The full_space_jw_hamiltonian and active_space_jw_hamiltonian are the hamiltonian we desired. The full_space_mapping and active_space_mapping are objects that are able to perform fermion-qubit mapping for other operators and states in further computations. Their usage can be found in the Fermion-Qubit Mapping Hamiltonian Tutorial.

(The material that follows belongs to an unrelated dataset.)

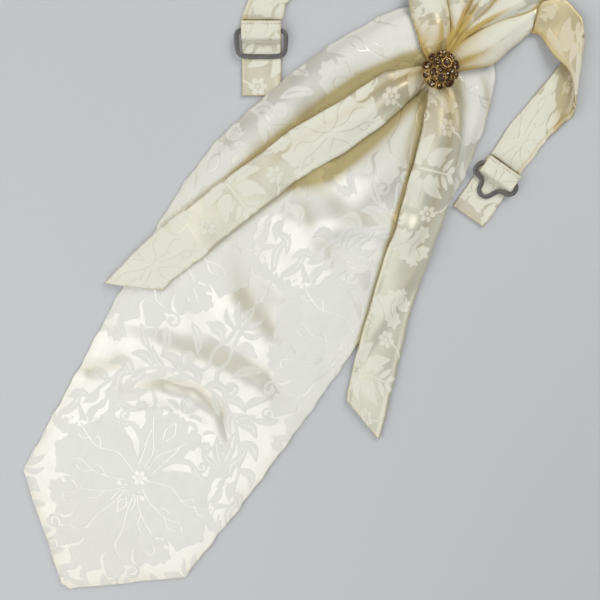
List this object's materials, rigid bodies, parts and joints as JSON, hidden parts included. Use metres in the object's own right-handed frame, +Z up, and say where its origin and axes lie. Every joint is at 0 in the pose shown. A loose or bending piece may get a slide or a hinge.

Shortcut for obtaining the qubit Hamiltonian#

After obtaining the active space and the MO electron integrals, we may obtain the qubit Hamiltonian directly without going through the fermionic Hamiltonian. This can be done by the function

[14]:

from quri_parts.openfermion.mol import get_qubit_mapped_hamiltonian

# Full space qubit hamiltonian
full_space_jw_hamiltonian, full_space_mapping = get_qubit_mapped_hamiltonian(
    full_space,
    mo_eint_set,
    sz=None,                # Default to None
    fermion_qubit_mapping=jordan_wigner  # Default to jordan wigner.
)

# Active space qubit hamiltonian
active_space_jw_hamiltonian, active_space_mapping = get_qubit_mapped_hamiltonian(
    active_space,
    active_space_mo_eint_set,
    sz=None,                # Default to None
    fermion_qubit_mapping=jordan_wigner  # Default to jordan wigner.
)